House delegation introduces bipartisan bill to expand telehealth

A bipartisan bill introduced in Congress on Monday would expand telehealth access to substance abuse treatment.

Reps. Ted Budd (R-NC), David McKinely P.E. (R-WV), David Cicilline (D-RI), and David Trone (D-MD) introduced the Telehealth Response for E-prescribing Addiction Therapy Services (TREATS) Act, which would increase access to telehealth services for substance use disorder by making permanent a Trump executive order to allow treatment specialists to prescribe Medication-Assisted Therapies and other treatment drugs via telehealth instead of in-person visits.

The bill would also make permanent the ability to bill Medicare for audio-only telehealth services.

“We should make it as easy as possible for those who struggle with substance abuse to get the help they need. Data has shown that overdoses have spiked nationally in March, April, and May during pandemic-related lockdowns. Especially during COVID-19, cutting out regulatory barriers to treatment should be a national priority, and I’m proud to support a bill like the TREATS Act that does just that,” Budd said in a statement.
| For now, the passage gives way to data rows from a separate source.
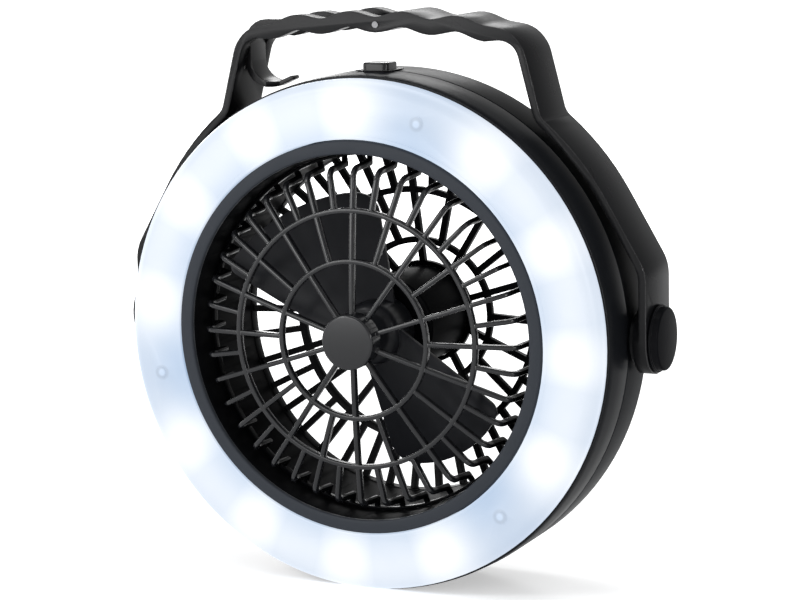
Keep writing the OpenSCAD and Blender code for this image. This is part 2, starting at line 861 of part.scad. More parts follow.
// Curved box for the cells, with a wall between its two halves
module battery_tray() {
  floor_y = deck_back_y;
  end_wall = 1.1;
  color("#202224") at_drum() union() {
    difference() {
      turned_part(
        tray_section(tray_in_r, tray_out_r, floor_y, top_of_tray),
        -90 - tray_half, -90 + tray_half
      );
      turned_part(
        tray_section(tray_in_r + tray_wall, tray_out_r - 1.2, floor_y + tray_wall, top_of_tray + 1),
        -90 - tray_half + end_wall, -90 + tray_half - end_wall
      );
    }
    span([-0.6, floor_y + 0.5, -cover_out_r], [0.6, top_of_tray, -tray_in_r - 0.6]);
  }
}

// An AA cell with its nub, whose middle lies at the angle a and the depth y
module cell(a, y) {
  color("#5c6b3a") at_drum() at_angle(a) translate([cell_ring_r, y, -cell_len/2]) union() {
    cylinder(r = cell_r, h = cell_len, $fn = 48);
    cylinder(r = 2.7, h = cell_len + 1.5, $fn = 32);
  }
}

module cell_1() { cell(-90 - cell_angle, cell_front_y); }
module cell_2() { cell(-90 + cell_angle, cell_front_y); }
module cell_3() { cell(-90 - cell_angle, cell_rear_y); }
module cell_4() { cell(-90 + cell_angle, cell_rear_y); }

// Cone springs on contact plates at the outer ends of the cells
module battery_springs() {
  spring_h = 4.6;
  wire_t = 0.8;
  top_r = 1.6;
  foot_r = 4;
  contact = 11;
  contact_t = 0.6;
  color("#c9cbce") at_drum() for (side = [-1, 1], y = [cell_front_y, cell_rear_y])
    at_angle(-90 + side*cell_angle) translate([cell_ring_r, y, side*(cell_len/2 + 1.8)])
      rotate([side > 0 ? 0 : 180, 0, 0]) union() {
        rotate_extrude($fn = 32) polygon([
          [top_r, 0], [top_r + wire_t, 0], [foot_r + wire_t, spring_h], [foot_r, spring_h]
        ]);
        translate([-contact/2 - root, -contact/2, spring_h - 0.05]) cube([contact, contact, contact_t]);
      }
}

// Curved lid in the back wall, with three ribs for the finger
module battery_cover() {
  rib_half = 6;
  rib_first = 2;
  rib_pitch = 2.5;
  rib_proud = 0.8;
  color("#1c1e20") at_drum() union() {
    turned_part(
      [
        [cover_in_r, back_in_y], [cover_out_r, back_in_y], [cover_out_r, back_y],
        [cover_in_r, back_y]
      ],
      -90 - cover_half, -90 + cover_half
    );
    for (k = [0:2])
      let (r = cover_out_r - rib_first - rib_pitch*k)
        turned_part(
          [[r - 1, back_y - root], [r, back_y - root], [r, back_y + rib_proud], [r - 1, back_y + rib_proud]],
          -90 - rib_half, -90 + rib_half
        );
  }
}

module housing_screws() {
  color("#8d9094") at_drum() for (a = screw_angles)
    at_angle(a) translate([screw_ring_r, 0, 0]) union() {
      along_y(head_r, head_y, head_y + 2, $fn = 32);
      along_y(screw_r, post_split_y - screw_len + 1, head_y + 0.5, $fn = 32);
    }
}

// Height of the grip's middle line at x
function grip_z(x) =
  grip_h - grip_arch*pow(x/grip_half, 2) - wave_h*cos(360*x/wave_len);

// Middle line of the right half of the handle, from the eye to the middle of the grip
function handle_half() =
  let (
    low = strap_r*[cos(arc_low), sin(arc_low)],
    high = strap_r*[cos(arc_high), sin(arc_high)],
    bend = [arm_x, low.y - (arm_x - low.x)*cos(arc_low)/sin(arc_low)],
    shoulder = high + shoulder_run*[-sin(arc_high), cos(arc_high)],
    top = [corner_x, grip_z(grip_half) - 0.4],
    end = [grip_half, grip_z(grip_half)],
    steps = 24
  ) concat(
    [[arm_x, 0]],
    corner([arm_x, 0], bend, low, arm_round),
    arc([0, 0], strap_r, arc_low, arc_high, arc_steps),
    corner(high, shoulder, top, shoulder_round, 4),
    corner(shoulder, top, end, corner_round, 8),
    [for (i = [0:steps]) let (x = grip_half*(1 - i/steps)) [x, grip_z(x)]]
  );

// Half the strap's thickness at a point of its middle line
function half_t(p) =
  let (up = min(1, max(0, (corner_x - abs(p.x))/(corner_x - grip_half))))
    (strap_t + (grip_t - strap_t)*up)/2;

function handle_line() =
  let (right = handle_half())
    concat(right, [for (i = [len(right) - 2:-1:0]) [-right[i].x, right[i].y]]);

// Strap with a waved grip, round eyes, and the slot that the hook folds into
module handle() {
  line = handle_line();
  color("#1c1e20") at_drum() difference() {
    union() {
      rotate([90, 0, 0]) linear_extrude(strap_w, center = true)
        polygon(strip(line, [for (p = line) half_t(p)]));
      for (side = [-1, 1])
        scale([side, 1, 1]) rotate([0, 90, 0]) translate([0, 0, eye_in_x])
          cylinder(r = strap_w/2, h = eye_t);
    }
    intersection() {
      translate([0, 0, hook_pin_z])
        along_y(hook_swing_r + slot_gap, -hook_w/2 - slot_gap, hook_w/2 + slot_gap);
      span(
        [-hook_swing_r - 2*slot_gap, -strap_w, upright_z - hook_t],
        [hook_eye_r + slot_gap, strap_w, grip_h + hook_swing_r]
      );
    }
    translate([0, 0, hook_pin_z]) along_y(pin_r + 0.01, -strap_w, strap_w, $fn = 32);
    for (side = [-1, 1])
      scale([side, 1, 1]) rotate([0, 90, 0]) translate([0, 0, eye_in_x - 1])
        cylinder(r = pivot_r + pivot_fit, h = eye_t + 2);
  }
}

// Middle line of the hook: shank, upright and the wide bend that ends in a raised tip
function hook_line() =
  let (
    pin = [0, hook_pin_z],
    top = [-hook_reach, hook_pin_z],
    low = [-hook_reach, upright_z],
    flat = [-hook_reach + hook_flat, upright_z],
    tip = flat + [hook_tip_run, hook_tip_rise]
  ) concat(
    [pin], corner(pin, top, low, hook_top_round, 6), corner(top, low, flat, hook_bend_round, 8),
    corner(low, flat, tip, hook_tip_round, 2), [tip]
  );

// Hook as a wide band that narrows towards its tip
module hook() {
  line = hook_line();
  n = len(line) - 1;
  tip = line[n];
  taper = 8;
  neck = 6;
  half = [
    for (i = [0:n]) hook_t/2 + (hook_tip_t - hook_t)/2*max(0, i - n + taper)/taper
  ];
  color("#232629") at_drum() difference() {
    union() {
      rotate([90, 0, 0]) linear_extrude(hook_w, center = true) polygon(strip(line, half));
      translate([0, 0, hook_pin_z]) along_y(hook_eye_r, -hook_w/2, hook_w/2, $fn = 48);
      translate([tip.x, 0, tip.y]) along_y(hook_tip_t/2, -hook_w/2, hook_w/2, $fn = 32);
    }
    translate([0, 0, hook_pin_z]) along_y(pin_r + pin_fit, -hook_w, hook_w, $fn = 32);
    // Slanted cuts beside the tip
    for (side = [-1, 1])
      scale([1, side, 1]) translate([0, 0, upright_z - hook_t]) linear_extrude(4*hook_t) polygon([
        [tip.x + hook_t, hook_tip_w/2], [tip.x + hook_t, hook_w],
        [tip.x - neck - 3, hook_w], [tip.x - neck - 3, hook_w/2], [tip.x - neck + 1, hook_tip_w/2]
      ]);
  }
}

module hook_pin() {
  color("#c4c6c9") at_drum() translate([0, 0, hook_pin_z])
    along_y(pin_r, -strap_w/2 - 0.2, strap_w/2 + 0.2, $fn = 32);
}

module pivot_bolt(side) {
  color("#9ea1a5") at_drum() scale([side, 1, 1]) turned_x([
    [0, bolt_in_x + 1], [pivot_r, bolt_in_x + 1], [pivot_r, bolt_x], [0, bolt_x]
  ]);
}

module pivot_bolt_left() { pivot_bolt(-1); }
module pivot_bolt_right() { pivot_bolt(1); }

// Stepped round cap that covers the end of a pivot bolt
module pivot_cap(side) {
  flange_r = cap_r + cap_flange_w;
  end_x = cap_x + cap_t;
  color("#202326") at_drum() scale([side, 1, 1]) turned_x(concat(
    [
      [pivot_r + press, cap_x], [flange_r - 0.3, cap_x], [flange_r, cap_x + 0.3],
      [flange_r, cap_x + cap_flange_t], [cap_r, cap_x + cap_flange_t]
    ],
    arc([cap_r - cap_round, end_x - cap_round], cap_round, 0, 90, 4),
    [[0, end_x], [0, bolt_x + press], [pivot_r + press, bolt_x + press]]
  ));
}

module pivot_cap_left() { pivot_cap(-1); }
module pivot_cap_right() { pivot_cap(1); }

// Friction washer between a boss and an eye
module pivot_washer(side) {
  color("#3c3f42") at_drum() scale([side, 1, 1]) turned_x([
    [pivot_r + snug, washer_x], [boss_r - 0.3, washer_x],
    [boss_r - 0.3, washer_x + washer_t], [pivot_r + snug, washer_x + washer_t]
  ]);
}

module pivot_washer_left() { pivot_washer(-1); }
module pivot_washer_right() { pivot_washer(1); }

front_housing();
rear_housing();
lens();
trim_ring();
front_grille();
duct();
rear_grille();
reflector();
led_board();
leds();
rotor();
motor_cup();
motor_lid();
motor_can();
motor_bush();
motor_shaft();
switch_button();
button_bezel();
switch_body();
battery_tray();
cell_1();
cell_2();
cell_3();
cell_4();
battery_springs();
battery_cover();
housing_screws();
handle();
hook();
hook_pin();
pivot_bolt_left();
pivot_bolt_right();
pivot_cap_left();
pivot_cap_right();
pivot_washer_left();
pivot_washer_right();
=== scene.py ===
import json
import math
import bmesh
import bpy
from mathutils import Matrix, Vector


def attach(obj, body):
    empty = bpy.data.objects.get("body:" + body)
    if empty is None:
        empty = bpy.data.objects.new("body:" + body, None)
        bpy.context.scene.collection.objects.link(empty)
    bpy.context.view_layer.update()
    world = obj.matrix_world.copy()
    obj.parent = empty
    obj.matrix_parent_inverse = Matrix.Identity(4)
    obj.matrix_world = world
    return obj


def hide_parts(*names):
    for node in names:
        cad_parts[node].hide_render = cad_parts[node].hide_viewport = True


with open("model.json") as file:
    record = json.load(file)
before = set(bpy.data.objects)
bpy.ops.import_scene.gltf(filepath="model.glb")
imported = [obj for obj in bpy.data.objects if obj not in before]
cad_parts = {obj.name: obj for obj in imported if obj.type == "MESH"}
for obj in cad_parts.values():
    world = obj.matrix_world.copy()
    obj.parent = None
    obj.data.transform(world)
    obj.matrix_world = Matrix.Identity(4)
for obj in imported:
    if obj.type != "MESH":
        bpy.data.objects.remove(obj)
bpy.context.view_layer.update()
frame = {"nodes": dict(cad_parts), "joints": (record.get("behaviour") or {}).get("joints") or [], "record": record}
mm = 0.001
nodes = frame["nodes"]
joints = {j["name"]: j for j in frame["joints"]}
drumCentre = Vector(joints["fan_spin"]["pos_m"])   # on the fan's axis, level with the handle's pivots
print("frame loaded:", len(nodes), "nodes")


# short ways to add shader nodes and join them

def add(tree, kind, **settings):
    node = tree.nodes.new(kind)
    for key, value in settings.items():
        setattr(node, key, value)
    return node


def feed(tree, socket, value):
    if isinstance(value, bpy.types.NodeSocket):
        tree.links.new(value, socket)
    else:
        socket.default_value = value


def calc(tree, operation, *values, clamp=False):
    node = add(tree, "ShaderNodeMath", operation=operation, use_clamp=clamp)
    for socket, value in zip(node.inputs, values):
        feed(tree, socket, value)
    return node.outputs[0]


def squared(tree, value):
    return calc(tree, "MULTIPLY", value, value)


def ramp(tree, value, low, high, to=(0, 1)):
    node = add(tree, "ShaderNodeMapRange", interpolation_type="SMOOTHSTEP")
    for label, v in zip(("Value", "From Min", "From Max", "To Min", "To Max"), (value, low, high, *to)):
        feed(tree, node.inputs[label], v)
    return node.outputs["Result"]


def noise(tree, vector, scale, detail, rough):
    node = add(tree, "ShaderNodeTexNoise")
    tree.links.new(vector, node.inputs["Vector"])
    feed(tree, node.inputs["Scale"], scale)
    node.inputs["Detail"].default_value = detail
    node.inputs["Roughness"].default_value = rough
    return node.outputs["Fac"]


def blendColour(tree, factor, a, b):
    node = add(tree, "ShaderNodeMix", data_type="RGBA")
    feed(tree, node.inputs["Factor"], factor)
    feed(tree, node.inputs[6], a)   # the node's two colour sockets, which share their names with others
    feed(tree, node.inputs[7], b)
    return node.outputs[2]


def objectCoords(tree):
    return add(tree, "ShaderNodeTexCoord").outputs["Object"]


def addBump(tree, shader, height, strength, distance):
    bump = add(tree, "ShaderNodeBump")
    bump.inputs["Strength"].default_value = strength
    bump.inputs["Distance"].default_value = distance
    tree.links.new(height, bump.inputs["Height"])
    tree.links.new(bump.outputs["Normal"], shader.inputs["Normal"])


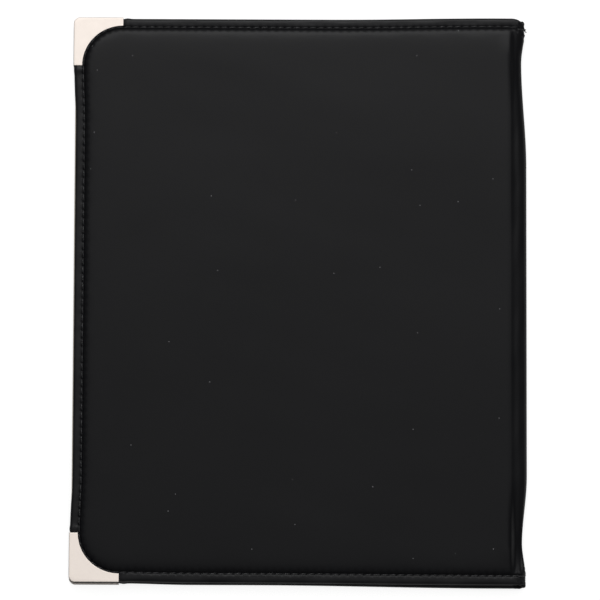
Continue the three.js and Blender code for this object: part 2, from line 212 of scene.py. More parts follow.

A companion bill was introduced into the Senate last week by Sens. Rob Portman (R-OH) and Sheldon Whitehouse (D-RI).

The bill is supported by the American Society for Addiction Medicine, American College of Medical Toxicology, Kennedy Forum, National Association of Addiction Treatment Providers, National Association of Behavioral Health, National Safety Council, Shatterproof, and Well Being Trust.

“Overdoses are on the rise across the country due to the COVID-19 pandemic. Congress should be making it easier to access treatment, and the TREATS Act does just that. This bill would make it easier for those in both rural and urban areas to access vital addiction treatments. As we know, substance abuse disorders do not discriminate based on location, and patients should not have to choose between getting treatment and risking their health and safety to do so,” McKinley said.